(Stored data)

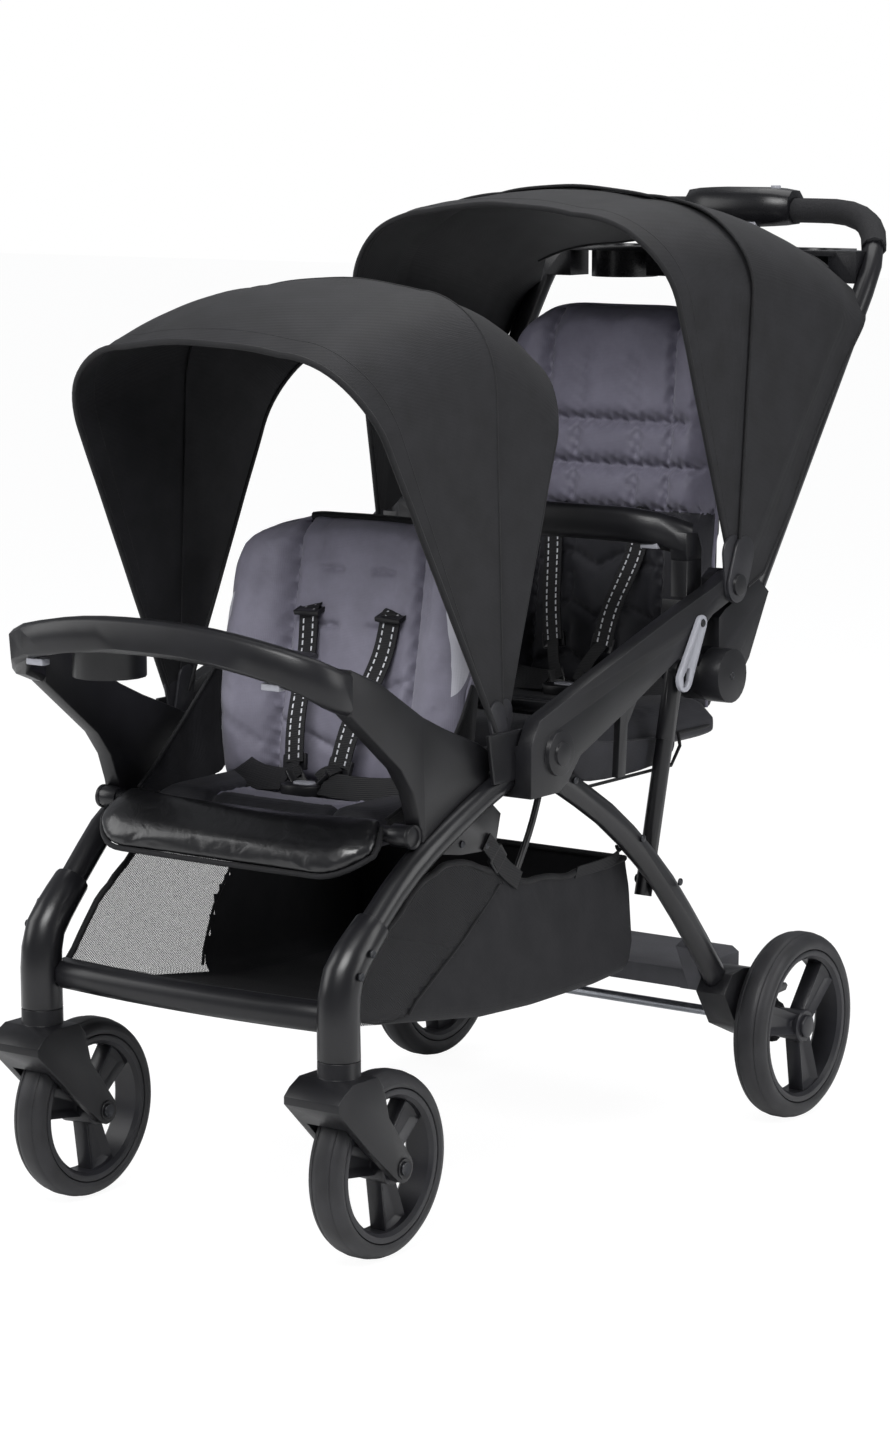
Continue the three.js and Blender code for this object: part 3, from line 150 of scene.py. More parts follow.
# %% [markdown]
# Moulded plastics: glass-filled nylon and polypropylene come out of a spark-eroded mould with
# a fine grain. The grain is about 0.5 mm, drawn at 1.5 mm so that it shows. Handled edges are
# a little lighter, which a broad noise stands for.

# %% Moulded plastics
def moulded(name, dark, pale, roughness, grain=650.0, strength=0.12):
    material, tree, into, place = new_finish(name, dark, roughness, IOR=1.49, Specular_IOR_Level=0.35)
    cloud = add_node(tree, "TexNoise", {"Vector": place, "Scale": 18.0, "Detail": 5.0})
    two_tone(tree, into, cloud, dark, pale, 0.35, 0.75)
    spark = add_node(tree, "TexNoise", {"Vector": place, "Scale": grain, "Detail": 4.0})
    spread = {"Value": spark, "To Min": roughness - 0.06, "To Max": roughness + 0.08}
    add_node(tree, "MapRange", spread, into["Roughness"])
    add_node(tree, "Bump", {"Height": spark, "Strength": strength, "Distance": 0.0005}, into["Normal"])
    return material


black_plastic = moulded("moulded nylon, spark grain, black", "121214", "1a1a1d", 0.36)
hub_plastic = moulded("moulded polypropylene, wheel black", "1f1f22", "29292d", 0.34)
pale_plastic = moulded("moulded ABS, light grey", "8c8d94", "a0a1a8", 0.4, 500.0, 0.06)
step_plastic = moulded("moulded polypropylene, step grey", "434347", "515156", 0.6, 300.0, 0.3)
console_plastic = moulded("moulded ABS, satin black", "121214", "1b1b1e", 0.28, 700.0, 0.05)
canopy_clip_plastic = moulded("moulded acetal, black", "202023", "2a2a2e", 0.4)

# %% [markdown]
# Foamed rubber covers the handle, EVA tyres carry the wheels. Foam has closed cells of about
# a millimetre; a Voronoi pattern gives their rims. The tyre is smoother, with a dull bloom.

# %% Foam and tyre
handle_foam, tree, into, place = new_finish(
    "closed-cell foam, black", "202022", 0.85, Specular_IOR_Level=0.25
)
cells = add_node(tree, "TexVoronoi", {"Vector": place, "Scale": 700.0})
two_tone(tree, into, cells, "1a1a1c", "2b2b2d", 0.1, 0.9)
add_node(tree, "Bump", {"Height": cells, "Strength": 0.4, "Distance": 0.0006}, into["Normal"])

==

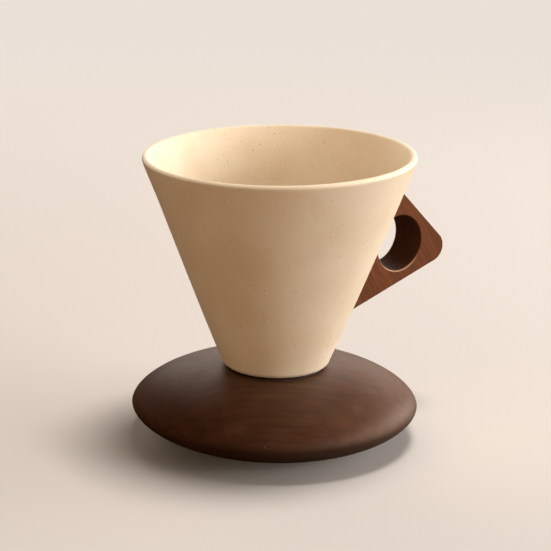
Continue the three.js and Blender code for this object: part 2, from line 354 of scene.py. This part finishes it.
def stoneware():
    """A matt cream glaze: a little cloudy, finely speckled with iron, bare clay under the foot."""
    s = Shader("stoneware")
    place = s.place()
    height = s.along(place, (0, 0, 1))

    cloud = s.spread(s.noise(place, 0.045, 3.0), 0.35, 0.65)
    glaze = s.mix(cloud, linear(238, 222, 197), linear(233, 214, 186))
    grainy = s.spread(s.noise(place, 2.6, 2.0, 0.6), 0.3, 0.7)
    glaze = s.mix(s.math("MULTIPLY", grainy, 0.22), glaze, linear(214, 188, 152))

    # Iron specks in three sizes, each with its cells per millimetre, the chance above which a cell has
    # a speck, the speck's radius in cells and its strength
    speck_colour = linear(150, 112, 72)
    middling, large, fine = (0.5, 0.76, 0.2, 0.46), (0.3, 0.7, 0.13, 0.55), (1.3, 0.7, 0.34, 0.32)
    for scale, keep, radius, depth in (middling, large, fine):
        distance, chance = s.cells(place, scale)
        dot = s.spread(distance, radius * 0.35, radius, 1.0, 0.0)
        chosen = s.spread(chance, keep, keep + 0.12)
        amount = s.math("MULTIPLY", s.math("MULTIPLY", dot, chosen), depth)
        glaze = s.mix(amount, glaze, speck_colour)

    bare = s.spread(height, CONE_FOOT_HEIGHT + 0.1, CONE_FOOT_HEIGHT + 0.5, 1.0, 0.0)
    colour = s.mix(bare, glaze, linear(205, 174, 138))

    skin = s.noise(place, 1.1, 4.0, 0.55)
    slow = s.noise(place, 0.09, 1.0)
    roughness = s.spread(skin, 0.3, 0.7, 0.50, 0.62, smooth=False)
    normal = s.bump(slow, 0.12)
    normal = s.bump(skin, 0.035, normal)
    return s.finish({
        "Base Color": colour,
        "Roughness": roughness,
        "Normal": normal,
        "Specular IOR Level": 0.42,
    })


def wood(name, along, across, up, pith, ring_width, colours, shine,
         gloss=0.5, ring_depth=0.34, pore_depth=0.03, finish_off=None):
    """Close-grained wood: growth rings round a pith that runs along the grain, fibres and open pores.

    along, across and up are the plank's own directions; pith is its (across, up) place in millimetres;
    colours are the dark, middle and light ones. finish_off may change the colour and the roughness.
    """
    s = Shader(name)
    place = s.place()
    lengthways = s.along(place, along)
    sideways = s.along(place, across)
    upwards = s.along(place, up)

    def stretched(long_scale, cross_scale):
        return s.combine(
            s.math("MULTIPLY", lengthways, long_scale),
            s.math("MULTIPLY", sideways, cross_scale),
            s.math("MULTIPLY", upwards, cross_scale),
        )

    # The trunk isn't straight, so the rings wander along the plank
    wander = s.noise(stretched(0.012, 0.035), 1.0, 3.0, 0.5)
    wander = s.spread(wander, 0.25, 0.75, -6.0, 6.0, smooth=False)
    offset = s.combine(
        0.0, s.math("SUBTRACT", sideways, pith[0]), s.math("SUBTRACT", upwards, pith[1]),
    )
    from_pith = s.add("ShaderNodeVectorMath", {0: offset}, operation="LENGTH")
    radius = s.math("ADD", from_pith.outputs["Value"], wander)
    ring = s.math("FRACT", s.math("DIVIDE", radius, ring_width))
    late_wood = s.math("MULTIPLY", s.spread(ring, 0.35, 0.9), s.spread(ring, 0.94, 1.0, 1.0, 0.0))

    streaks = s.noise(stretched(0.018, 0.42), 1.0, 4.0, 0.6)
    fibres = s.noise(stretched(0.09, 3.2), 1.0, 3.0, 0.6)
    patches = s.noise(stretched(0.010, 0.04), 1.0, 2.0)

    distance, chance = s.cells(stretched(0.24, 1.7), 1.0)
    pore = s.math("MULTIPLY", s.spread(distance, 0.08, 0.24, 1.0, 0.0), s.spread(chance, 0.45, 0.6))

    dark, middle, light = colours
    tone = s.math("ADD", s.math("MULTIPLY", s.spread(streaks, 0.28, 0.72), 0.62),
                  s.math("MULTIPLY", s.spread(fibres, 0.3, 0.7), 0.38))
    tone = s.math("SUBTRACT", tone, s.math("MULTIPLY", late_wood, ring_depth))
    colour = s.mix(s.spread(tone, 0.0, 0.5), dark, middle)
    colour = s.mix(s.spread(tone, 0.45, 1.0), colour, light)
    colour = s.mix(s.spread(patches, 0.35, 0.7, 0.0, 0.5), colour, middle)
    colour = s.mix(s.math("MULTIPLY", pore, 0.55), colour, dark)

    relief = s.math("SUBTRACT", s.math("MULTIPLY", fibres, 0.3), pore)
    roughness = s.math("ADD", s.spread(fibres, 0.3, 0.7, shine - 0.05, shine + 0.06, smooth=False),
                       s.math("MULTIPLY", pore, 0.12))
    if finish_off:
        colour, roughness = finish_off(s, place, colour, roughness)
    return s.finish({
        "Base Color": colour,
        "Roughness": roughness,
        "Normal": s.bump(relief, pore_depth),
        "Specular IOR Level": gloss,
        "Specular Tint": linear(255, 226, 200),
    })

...

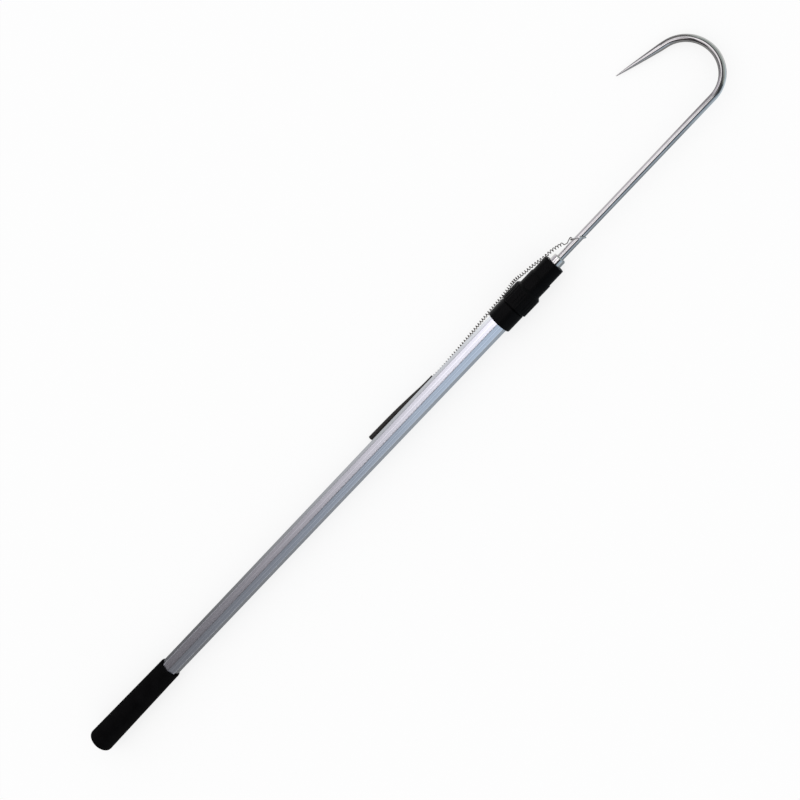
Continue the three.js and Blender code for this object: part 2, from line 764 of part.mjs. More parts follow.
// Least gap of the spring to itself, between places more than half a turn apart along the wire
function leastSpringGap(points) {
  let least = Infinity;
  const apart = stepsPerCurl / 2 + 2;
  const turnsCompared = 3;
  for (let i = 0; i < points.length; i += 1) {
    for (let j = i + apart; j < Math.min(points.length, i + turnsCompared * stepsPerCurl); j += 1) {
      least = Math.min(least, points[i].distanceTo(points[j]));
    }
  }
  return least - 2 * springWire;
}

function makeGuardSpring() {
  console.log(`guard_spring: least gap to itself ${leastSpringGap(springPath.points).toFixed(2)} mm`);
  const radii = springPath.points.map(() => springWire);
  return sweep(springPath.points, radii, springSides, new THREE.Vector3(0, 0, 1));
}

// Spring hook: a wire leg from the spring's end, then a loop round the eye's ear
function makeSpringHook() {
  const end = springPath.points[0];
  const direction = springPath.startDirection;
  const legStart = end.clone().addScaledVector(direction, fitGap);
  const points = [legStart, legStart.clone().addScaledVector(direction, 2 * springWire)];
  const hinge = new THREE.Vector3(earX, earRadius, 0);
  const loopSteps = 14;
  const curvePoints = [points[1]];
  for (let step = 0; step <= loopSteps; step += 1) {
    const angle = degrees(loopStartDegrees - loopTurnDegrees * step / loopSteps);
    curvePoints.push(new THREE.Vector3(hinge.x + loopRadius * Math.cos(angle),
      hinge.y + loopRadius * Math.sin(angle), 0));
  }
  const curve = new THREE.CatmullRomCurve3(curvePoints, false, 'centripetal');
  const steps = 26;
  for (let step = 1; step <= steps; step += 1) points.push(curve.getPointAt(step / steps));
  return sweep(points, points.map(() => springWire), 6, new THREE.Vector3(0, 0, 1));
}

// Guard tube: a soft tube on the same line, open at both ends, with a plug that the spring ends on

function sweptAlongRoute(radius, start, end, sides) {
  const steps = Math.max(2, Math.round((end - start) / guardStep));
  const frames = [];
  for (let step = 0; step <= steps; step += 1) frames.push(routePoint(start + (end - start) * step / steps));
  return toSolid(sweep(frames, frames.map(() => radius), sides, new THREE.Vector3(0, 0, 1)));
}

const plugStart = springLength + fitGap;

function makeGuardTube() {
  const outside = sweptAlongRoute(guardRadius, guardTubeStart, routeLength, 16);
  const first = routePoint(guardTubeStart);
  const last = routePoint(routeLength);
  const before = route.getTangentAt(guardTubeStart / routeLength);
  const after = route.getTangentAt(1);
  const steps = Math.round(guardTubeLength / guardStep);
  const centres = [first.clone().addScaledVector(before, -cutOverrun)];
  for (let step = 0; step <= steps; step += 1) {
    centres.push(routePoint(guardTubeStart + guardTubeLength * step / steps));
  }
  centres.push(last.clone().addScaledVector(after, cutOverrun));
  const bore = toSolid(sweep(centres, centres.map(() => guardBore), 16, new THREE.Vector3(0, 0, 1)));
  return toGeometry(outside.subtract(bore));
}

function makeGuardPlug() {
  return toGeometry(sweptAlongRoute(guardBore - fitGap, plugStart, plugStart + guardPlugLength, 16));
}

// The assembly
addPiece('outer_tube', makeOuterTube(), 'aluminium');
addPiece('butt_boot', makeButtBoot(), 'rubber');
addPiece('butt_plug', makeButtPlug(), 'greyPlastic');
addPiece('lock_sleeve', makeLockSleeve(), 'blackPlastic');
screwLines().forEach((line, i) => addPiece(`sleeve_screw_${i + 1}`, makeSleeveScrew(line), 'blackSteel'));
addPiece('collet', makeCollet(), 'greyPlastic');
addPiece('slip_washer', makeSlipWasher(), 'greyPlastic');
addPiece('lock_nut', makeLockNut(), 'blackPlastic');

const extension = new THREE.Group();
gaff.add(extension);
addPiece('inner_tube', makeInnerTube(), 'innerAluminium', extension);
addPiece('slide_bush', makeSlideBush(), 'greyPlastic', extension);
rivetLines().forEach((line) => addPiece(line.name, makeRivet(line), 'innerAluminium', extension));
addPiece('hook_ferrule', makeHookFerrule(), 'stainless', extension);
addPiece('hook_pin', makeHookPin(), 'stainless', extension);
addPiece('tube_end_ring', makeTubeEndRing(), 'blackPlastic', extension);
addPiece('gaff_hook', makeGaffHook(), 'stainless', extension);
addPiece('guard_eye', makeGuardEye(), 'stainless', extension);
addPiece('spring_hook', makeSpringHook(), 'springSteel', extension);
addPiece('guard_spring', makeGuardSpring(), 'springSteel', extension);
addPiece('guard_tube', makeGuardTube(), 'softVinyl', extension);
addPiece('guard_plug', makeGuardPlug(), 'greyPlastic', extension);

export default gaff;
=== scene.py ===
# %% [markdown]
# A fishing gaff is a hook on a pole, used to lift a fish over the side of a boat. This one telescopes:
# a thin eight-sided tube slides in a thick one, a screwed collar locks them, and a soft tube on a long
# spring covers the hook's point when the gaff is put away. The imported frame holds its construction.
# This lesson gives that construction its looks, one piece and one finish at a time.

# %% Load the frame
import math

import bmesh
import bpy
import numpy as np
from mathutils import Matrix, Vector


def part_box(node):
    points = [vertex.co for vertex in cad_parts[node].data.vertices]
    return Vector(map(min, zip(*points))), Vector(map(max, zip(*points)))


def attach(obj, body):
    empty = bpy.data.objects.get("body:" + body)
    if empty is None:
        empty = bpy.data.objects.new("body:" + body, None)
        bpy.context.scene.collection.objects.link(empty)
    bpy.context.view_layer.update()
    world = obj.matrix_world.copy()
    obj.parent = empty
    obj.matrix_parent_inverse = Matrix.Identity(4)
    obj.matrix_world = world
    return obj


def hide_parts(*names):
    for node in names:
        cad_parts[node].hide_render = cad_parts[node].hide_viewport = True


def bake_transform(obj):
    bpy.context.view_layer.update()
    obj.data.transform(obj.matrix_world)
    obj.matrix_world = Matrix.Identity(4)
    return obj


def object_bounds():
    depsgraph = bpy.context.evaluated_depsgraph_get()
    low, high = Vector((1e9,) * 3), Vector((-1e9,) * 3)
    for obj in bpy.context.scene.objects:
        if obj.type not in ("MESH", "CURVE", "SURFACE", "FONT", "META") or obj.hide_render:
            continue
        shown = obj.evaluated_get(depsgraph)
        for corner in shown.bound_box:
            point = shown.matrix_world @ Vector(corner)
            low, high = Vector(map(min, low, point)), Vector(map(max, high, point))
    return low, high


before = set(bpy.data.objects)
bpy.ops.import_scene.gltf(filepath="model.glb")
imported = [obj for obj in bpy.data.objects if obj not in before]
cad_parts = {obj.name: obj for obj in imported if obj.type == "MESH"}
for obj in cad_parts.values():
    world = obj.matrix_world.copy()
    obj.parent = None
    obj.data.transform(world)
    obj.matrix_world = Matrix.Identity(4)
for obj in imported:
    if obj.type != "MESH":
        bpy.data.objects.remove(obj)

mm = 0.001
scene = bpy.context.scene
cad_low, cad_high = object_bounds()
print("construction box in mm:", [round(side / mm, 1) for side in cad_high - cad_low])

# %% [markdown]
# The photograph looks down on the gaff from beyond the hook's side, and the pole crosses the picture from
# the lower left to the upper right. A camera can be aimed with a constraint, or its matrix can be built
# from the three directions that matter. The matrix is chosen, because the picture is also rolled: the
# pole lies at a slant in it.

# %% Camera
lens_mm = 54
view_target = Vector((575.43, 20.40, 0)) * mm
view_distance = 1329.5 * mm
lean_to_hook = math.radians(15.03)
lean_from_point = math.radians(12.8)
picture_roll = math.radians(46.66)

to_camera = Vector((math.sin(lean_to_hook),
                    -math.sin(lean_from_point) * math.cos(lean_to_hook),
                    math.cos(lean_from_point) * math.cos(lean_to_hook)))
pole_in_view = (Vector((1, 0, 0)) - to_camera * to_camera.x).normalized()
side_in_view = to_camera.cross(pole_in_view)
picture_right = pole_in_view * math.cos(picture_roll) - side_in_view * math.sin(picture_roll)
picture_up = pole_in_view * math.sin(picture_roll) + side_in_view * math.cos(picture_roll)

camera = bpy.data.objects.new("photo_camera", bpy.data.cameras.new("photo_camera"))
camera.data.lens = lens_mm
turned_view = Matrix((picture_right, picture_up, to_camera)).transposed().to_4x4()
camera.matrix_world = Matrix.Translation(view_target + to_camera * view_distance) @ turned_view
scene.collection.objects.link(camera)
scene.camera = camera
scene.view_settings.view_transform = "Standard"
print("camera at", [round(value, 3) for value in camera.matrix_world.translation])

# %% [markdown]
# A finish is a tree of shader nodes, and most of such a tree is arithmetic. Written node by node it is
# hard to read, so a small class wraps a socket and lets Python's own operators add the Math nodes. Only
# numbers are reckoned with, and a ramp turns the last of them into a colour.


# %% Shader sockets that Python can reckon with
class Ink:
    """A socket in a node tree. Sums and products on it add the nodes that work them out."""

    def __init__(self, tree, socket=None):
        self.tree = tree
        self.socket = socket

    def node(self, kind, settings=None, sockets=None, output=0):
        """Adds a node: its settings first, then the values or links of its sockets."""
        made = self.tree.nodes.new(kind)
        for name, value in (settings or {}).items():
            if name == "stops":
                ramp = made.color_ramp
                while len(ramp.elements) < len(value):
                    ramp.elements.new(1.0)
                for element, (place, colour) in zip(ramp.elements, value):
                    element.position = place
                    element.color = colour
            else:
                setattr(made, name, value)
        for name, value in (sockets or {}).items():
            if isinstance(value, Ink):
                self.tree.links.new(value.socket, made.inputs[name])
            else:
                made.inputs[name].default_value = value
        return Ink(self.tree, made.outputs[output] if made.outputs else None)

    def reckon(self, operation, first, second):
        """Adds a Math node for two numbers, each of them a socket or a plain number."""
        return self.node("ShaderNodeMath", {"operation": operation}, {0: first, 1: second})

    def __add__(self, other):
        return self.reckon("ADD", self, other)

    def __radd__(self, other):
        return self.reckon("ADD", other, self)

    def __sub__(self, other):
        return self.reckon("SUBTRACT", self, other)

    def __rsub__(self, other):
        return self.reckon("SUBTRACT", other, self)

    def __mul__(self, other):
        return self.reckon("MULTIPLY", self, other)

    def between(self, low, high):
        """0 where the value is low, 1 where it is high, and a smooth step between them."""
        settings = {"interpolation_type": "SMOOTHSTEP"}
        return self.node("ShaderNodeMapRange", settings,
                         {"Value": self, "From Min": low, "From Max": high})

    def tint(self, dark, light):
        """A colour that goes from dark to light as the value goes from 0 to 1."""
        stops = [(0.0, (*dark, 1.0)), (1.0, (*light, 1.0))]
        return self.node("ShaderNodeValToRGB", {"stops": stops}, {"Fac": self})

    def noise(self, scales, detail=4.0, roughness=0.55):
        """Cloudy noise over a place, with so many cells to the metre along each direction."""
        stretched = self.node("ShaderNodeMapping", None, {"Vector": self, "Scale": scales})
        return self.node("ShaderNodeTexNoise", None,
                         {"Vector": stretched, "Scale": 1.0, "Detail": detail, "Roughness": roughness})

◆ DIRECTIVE
Only the lines from the line with "scene.py. More parts follow." to the line with "# a little lighter, which", inclusive, are to be printed, exactly as they appear.

◆ WORKED SOLUTION
Continue the three.js and Blender code for this object: part 3, from line 150 of scene.py. More parts follow.
# %% [markdown]
# Moulded plastics: glass-filled nylon and polypropylene come out of a spark-eroded mould with
# a fine grain. The grain is about 0.5 mm, drawn at 1.5 mm so that it shows. Handled edges are
# a little lighter, which a broad noise stands for.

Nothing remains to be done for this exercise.